# TV license - need advice please



## NeonGlow (25 May 2008)

Very worried... any advice much needed 

I moved into my new house in September 07 and informed TV licensing of this and continued to pay my license. Was sent a letter and told that my license was paid up to November 07 and they would send me another letter when I needed to renew. 

Didn’t hear anything from TV licensing at all, but a few letter were sent to my new address with someone else’s name on it from them. I sent them back stating ‘return to sender, not at this address’ ….but nothing arrived for me.

February 2008 and there’s a knock at the door, I’m in the bath so my partner who’s visiting the kids opens it. It’s the TV license guy who says my name and the previous owers name ...my partner says that I now live here but he doesnt and neither does the otehr person the guy mentioned… 

AnywayI get out of the bath and next thing I know my partner is in the room waving a bit of paper at me saying I need to sign it or ill be taken to court for not having a TV license.

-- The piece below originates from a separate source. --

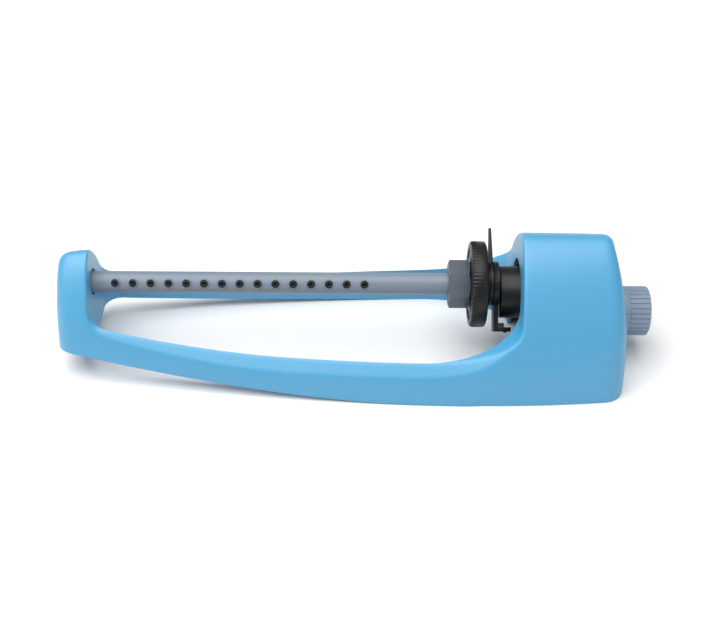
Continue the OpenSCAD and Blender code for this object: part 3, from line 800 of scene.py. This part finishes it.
class SPRINKLER_OT_nut(Operator):
    """Model the hexagonal coupling nut with turned chamfers"""

    bl_idname = "sprinkler.nut"
    bl_label = "Coupling Nut"

    def execute(self, context):
        k = sizes("controls")
        length = NUT_HIGH[0] - NUT_LOW[0]
        corner = k.nut_flats / math.sqrt(3)
        turn = k.nut_turn
        points = [(NUT_LOW[0], corner * math.cos(turn + i * math.pi / 3),
                   AXIS_Z + corner * math.sin(turn + i * math.pi / 3)) for i in range(6)]
        obj = slab("hex", points, (length, 0, 0))
        flat = k.nut_flats / 2
        c = 1.1 * MM
        cone = lathe("chamfer", [(-0.1 * MM, 0), (length + 0.1 * MM, 0), (length + 0.1 * MM, flat - 0.3 * MM),
                                 (length - c, corner + 0.4 * MM), (c, corner + 0.4 * MM),
                                 (-0.1 * MM, flat - 0.3 * MM)], NUT_LOW[0], 0, AXIS_Z, 128)
        combine(obj, cone, "INTERSECT")
        combine(obj, rod(NUT_LOW[0] - 1 * MM, 0, AXIS_Z, 7.7 * MM, length + 2 * MM))
        combine(obj, rod(NUT_LOW[0] + 5.5 * MM, 0, AXIS_Z, 9.7 * MM, length))
        soften(obj, 0.35 * MM, 2)
        finish_piece(obj, "coupling_nut_moulded", "spray_arm", "hex_grey", finish_for("hex_grey"),
                     "coupling_nut")
        return {"FINISHED"}


class SPRINKLER_OT_dial(Operator):
    """Model the flow dial with its notched outer rim and chamfers"""

    bl_idname = "sprinkler.dial"
    bl_label = "Flow Dial"

    def execute(self, context):
        k = sizes("controls")
        r = (DIAL_HIGH[2] - DIAL_LOW[2]) / 2
        hub_l = 2.2 * MM
        length = DIAL_HIGH[0] - DIAL_LOW[0]
        t = length - hub_l
        c = k.chamfer
        bore = k.shaft_radius + 0.05 * MM
        recess = 1.0 * MM
        profile = [(0, bore), (0, 19 * MM), (recess, 20 * MM), (recess, r - 6 * MM), (0, r - 5 * MM),
                   (0, r - c), (c * 0.3, r - c * 0.35), (c, r), (t / 2, r), (t - c, r),
                   (t - c * 0.3, r - c * 0.35), (t, r - c), (t, k.hub_radius), (length, k.hub_radius),
                   (length, bore)]
        obj = lathe("dial", profile, DIAL_LOW[0], 0, AXIS_Z, k.grips * 4)
        depth = 0.5 * MM
        for v in obj.data.vertices:
            radial = Vector((0, v.co.y, v.co.z - AXIS_Z))
            if radial.length > r - c * 0.5 and v.co.x < DIAL_LOW[0] + c * 1.05:
                step = round(math.atan2(radial.z, radial.y) / math.tau * k.grips * 4) % 4
                drop = depth * (0, 0.55, 1, 0.55)[step]
                v.co -= radial.normalized() * drop
        shade(obj, 30)
        finish_piece(obj, "flow_dial_notched", "dial", "black_plastic", finish_for("black_plastic"), "flow_dial")
        return {"FINISHED"}


class SPRINKLER_OT_rings(Operator):
    """Model the two stop rings with their fin and thumb tab"""

    bl_idname = "sprinkler.rings"
    bl_label = "Stop Rings"

    def execute(self, context):
        k = sizes("controls")
        self.ring("stop_ring_fin", "fin_ring", k, self.fin())
        self.ring("stop_ring_thumb", "thumb_ring", k, self.tab())
        return {"FINISHED"}

    def ring(self, node, body, k, arm):
        low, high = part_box(node)
        t = {"stop_ring_fin": 2.8 * MM, "stop_ring_thumb": 3.3 * MM}[node]
        r = {"stop_ring_fin": 15 * MM, "stop_ring_thumb": 16 * MM}[node]
        obj = rod(low[0], 0, AXIS_Z, r, t)
        combine(obj, arm, "UNION")
        combine(obj, rod(low[0] - 1 * MM, 0, AXIS_Z, k.shaft_radius + 0.05 * MM, t + 2 * MM))
        soften(obj, 0.4 * MM, 2)
        finish_piece(obj, node + "_moulded", body, "black_plastic", finish_for("black_plastic"), node)

    def fin(self):
        """A thin fin, thick at its root, that stands up and back."""
        reach = 39 * MM
        points = [(0, 12 * MM), (2.8 * MM, 12 * MM), (2.8 * MM, 16 * MM), (1.4 * MM, reach), (0, reach)]
        arm = slab("fin", [(x, y, -4 * MM) for x, y in points], (0, 0, 8 * MM))
        turn = Matrix.Rotation(sizes("controls").fin_tilt, 4, "X")
        return place(arm, Matrix.Translation((FIN_LOW[0], 0, AXIS_Z)) @ turn)

    def tab(self):
        """A rounded thumb pad that steps out over the motor's nose, with a rib across it."""
        reach = 33 * MM
        half = 6.5 * MM
        wide = 12.5 * MM
        corner = 4 * MM
        arm = slab("arm", [(x, y, -half) for x, y in ((0, 10 * MM), (3.3 * MM, 10 * MM), (3.3 * MM, reach - 1 * MM),
                                                      (0, reach - 1 * MM))], (0, 0, 2 * half))
        rim = [(0, -half)] + arc(wide - corner, corner - half, corner, -90, 0, 10)
        rim += arc(wide - corner, half - corner, corner, 0, 90, 10) + [(0, half)]
        combine(arm, slab("pad", [(x, reach - 3 * MM, z) for x, z in rim], (0, 3 * MM, 0)), "UNION")
        combine(arm, block((0.5 * MM, 27 * MM, -1.4 * MM), (8 * MM, reach - 1 * MM, 1.4 * MM)), "UNION")
        rib = upright("rib", [(0, 0), (0, 1 * MM), (8 * MM, 1 * MM), (8 * MM, 0)])
        rib = place(rib, Matrix.Translation((8.5 * MM, reach - 0.2 * MM, -4 * MM)))
        combine(arm, rib, "UNION")
        turn = Matrix.Rotation(sizes("controls").tab_tilt, 4, "X")
        return place(arm, Matrix.Translation((TAB_LOW[0], 0, AXIS_Z)) @ turn)


class SPRINKLER_OT_motor(Operator):
    """Model the motor's nose, and the bush at the head"""

    bl_idname = "sprinkler.motor"
    bl_label = "Motor Nose and Bush"

    def execute(self, context):
        for node, body in (("gear_case_cover", "base"), ("end_bush", "base")):
            rebuilt(node, body, "black_plastic", 0.35 * MM)
        return {"FINISHED"}


class SPRINKLER_OT_hose_nut(Operator):
    """Model the ribbed hose nut with a rounded mouth"""

    bl_idname = "sprinkler.hose_nut"
    bl_label = "Hose Nut"

    def execute(self, context):
        k = sizes("controls")
        length = HOSE_HIGH[0] - HOSE_LOW[0]
        r = (HOSE_HIGH[2] - HOSE_LOW[2]) / 2
        body_r = r - 0.9 * MM
        soft = 1.6 * MM
        profile = [(0, 11.05 * MM), (5 * MM, 11.05 * MM), (5 * MM, 13.6 * MM), (10.2 * MM, 13.6 * MM),
                   (10.2 * MM, 13.2 * MM), (length - 0.8 * MM, 13.2 * MM), (length, 14 * MM),
                   (length, body_r - soft)]
        profile += [(length - soft + a, body_r - soft + b) for a, b in arc(0, 0, soft, 20, 90, 5)]
        profile += [(4.6 * MM, body_r), (4.2 * MM, r - 0.2 * MM), (3.8 * MM, r), (1 * MM, r),
                    (0.4 * MM, r - 0.2 * MM), (0, r - 0.8 * MM)]
        obj = lathe("hose", profile, HOSE_LOW[0], 0, INLET_Z, k.hose_ribs * 6)
        for v in obj.data.vertices:
            along = v.co.x - HOSE_LOW[0]
            radial = Vector((0, v.co.y, v.co.z - INLET_Z))
            if along > 4.5 * MM and radial.length > body_r - soft * 1.05:
                step = round(math.atan2(radial.z, radial.y) / math.tau * k.hose_ribs * 6) % 6
                lift = 0.9 * MM * (1, 1, 0.1, 0, 0.1, 1)[step]
                v.co += radial.normalized() * lift * min(1, (length - along) / soft + 0.15)
        shade(obj, 30)
        finish_piece(obj, "hose_nut_ribbed", "hose_end", "hose_grey", finish_for("hose_grey"), "hose_nut")
        return {"FINISHED"}


def rebuilt(node, body, slot, width):
    """A copy of a CAD node with its facets joined and its edges rounded, standing in its place."""
    source = frame["nodes"][node]
    obj = source.copy()
    obj.data = source.data.copy()
    bpy.context.scene.collection.objects.link(obj)
    world = source.matrix_world.copy()
    obj.parent = None
    obj.matrix_world = Matrix.Identity(4)
    obj.data.transform(world)
    edit(obj, (bpy.ops.mesh.remove_doubles, {"threshold": 0.005 * MM}),
         (bpy.ops.mesh.dissolve_limited, {"angle_limit": math.radians(1)}))
    soften(obj, width)
    return finish_piece(obj, node + "_moulded", body, slot, finish_for(slot), node)


class SPRINKLER_OT_inner_parts(Operator):
    """Give the carried-over parts of the motor, seals and fasteners their finishes"""

    bl_idname = "sprinkler.inner_parts"
    bl_label = "Inner Parts"

    def execute(self, context):
        for part in frame["record"]["subparts"]:
            node = frame["nodes"][part["node"]]
            node.data.materials.clear()
            node.data.materials.append(finish_for(part["material_slot"]))
        return {"FINISHED"}


# ---------------------------------------------------------------- stage


class SPRINKLER_OT_stage(Operator):
    """Lay the floor and set the studio light and the camera"""

    bl_idname = "sprinkler.stage"
    bl_label = "Stage"

    def execute(self, context):
        self.floor()
        self.sky()
        self.lamp("overhead", (-0.35, -0.15, 1.9), 2.4, 50.0)
        self.lamp("key", (-1.1, -0.5, 0.9), 1.0, 5.0)
        self.lamp("fill", (0.95, -1.1, 0.8), 1.2, 1.5)
        self.camera()
        return {"FINISHED"}

    def floor(self):
        deselect()
        bpy.ops.mesh.primitive_plane_add(size=8)
        floor = bpy.context.object
        floor.name = "floor"
        s = Shader("pale_floor")
        tint = s.noise(3, 2)
        s.set(Base_Color=s.mix(tint, (0.86, 0.86, 0.86, 1), (0.90, 0.90, 0.90, 1)), Roughness=0.9)
        floor.data.materials.append(s.material)

    def sky(self):
        world = bpy.data.worlds.new("studio")
        bpy.context.scene.world = world
        world.use_nodes = True
        back = world.node_tree.nodes["Background"]
        back.inputs["Color"].default_value = (1, 1, 1, 1)
        back.inputs["Strength"].default_value = 0.38

    def lamp(self, name, place_at, size, power):
        deselect()
        bpy.ops.object.light_add(type="AREA", location=place_at)
        lamp = bpy.context.object
        lamp.name = name
        lamp.data.shape = "DISK"
        lamp.data.size = size
        lamp.data.energy = power
        lamp.rotation_euler = (Vector((0, 0, 0.03)) - lamp.location).to_track_quat("-Z", "Y").to_euler()

    def camera(self):
        g = sizes("stage")
        back = Vector((0, -math.cos(g.elevation), math.sin(g.elevation)))
        deselect()
        bpy.ops.object.camera_add(location=Vector((0, 0, g.look_height)) + back * g.distance)
        camera = bpy.context.object
        camera.data.lens = g.lens
        camera.data.sensor_width = 36
        turn = Matrix.Rotation(g.roll, 4, back)
        camera.rotation_euler = (turn @ (-back).to_track_quat("-Z", "Y").to_matrix().to_4x4()).to_euler()
        context_scene = bpy.context.scene
        context_scene.camera = camera
        context_scene.view_settings.view_transform = "Standard"


# ---------------------------------------------------------------- add-on

OPERATORS = (
    SPRINKLER_OT_stage,
    SPRINKLER_OT_sled,
    SPRINKLER_OT_tube,
    SPRINKLER_OT_jets,
    SPRINKLER_OT_nut,
    SPRINKLER_OT_dial,
    SPRINKLER_OT_rings,
    SPRINKLER_OT_motor,
    SPRINKLER_OT_hose_nut,
    SPRINKLER_OT_inner_parts,
)
GROUPS = {"sled": SledSizes, "tube": TubeSizes, "controls": ControlSizes, "finishes": Finishes,
          "stage": StageSettings}


class SPRINKLER_PT_panel(Panel):
    """Lists the sprinkler's pieces in the sidebar"""

    bl_idname = "SPRINKLER_PT_panel"
    bl_label = "Sprinkler"
    bl_space_type = "VIEW_3D"
    bl_region_type = "UI"
    bl_category = "Sprinkler"

    def draw(self, context):
        for operator in OPERATORS:
            self.layout.operator(operator.bl_idname)


def register():
    for cls in (*GROUPS.values(), *OPERATORS, SPRINKLER_PT_panel):
        bpy.utils.register_class(cls)
    for name, group in GROUPS.items():
        setattr(bpy.types.Scene, "sprinkler_" + name, PointerProperty(type=group))


def unregister():
    for name in GROUPS:
        delattr(bpy.types.Scene, "sprinkler_" + name)
    for cls in (SPRINKLER_PT_panel, *reversed(OPERATORS), *reversed(GROUPS.values())):
        bpy.utils.unregister_class(cls)


def main():
    register()
    for operator in OPERATORS:
        group, name = operator.bl_idname.split(".")
        getattr(getattr(bpy.ops, group), name)()


if __name__ == "__main__":
    main()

Well with that I was outraged! I routed through the draws trying to find that letter about being paid up till November 07 and got my partner to take it to the guy on the doorstep, I told him to tell him that I haven’t had ANY reminders. The TV license guy obviously thought I was making it up and told my partner to get me to sign the statement. Scared of going to count I signed it. By this point I was beside myself with worry. 

I telephoned TV licensing and informed them about the statement etc and they said that my license had run out. I asked why they hadn’t sent me a reminder and they said they had. Well I know that’s not the case otherwise I would have renewed it. I told the lady that I wouldn’t be stupid enough to try and evade paying because they had all my details that would just be insane. They lady said that I could buy the license that I missed out on and I gladly agreed. I paid by installments and my last payment of 90 pounds was taken out of my bank on 1st May 2008 and as far as I was concerned I was now up to date.

To my horror I received a summons yesterday dated 9th May to appear in court on the 13th June 2008. For not having a TV license. After calming myself down I contacted TV licensing and asked them if I was behind with my payments, they said no and that I am up to date. The next payment is due out on 2nd June 08. The woman on the telephone couldn’t understand why I had received a summons and neither could anyone ive told. She gave me her head office number to call, but I can’t do that until Tuesday now. 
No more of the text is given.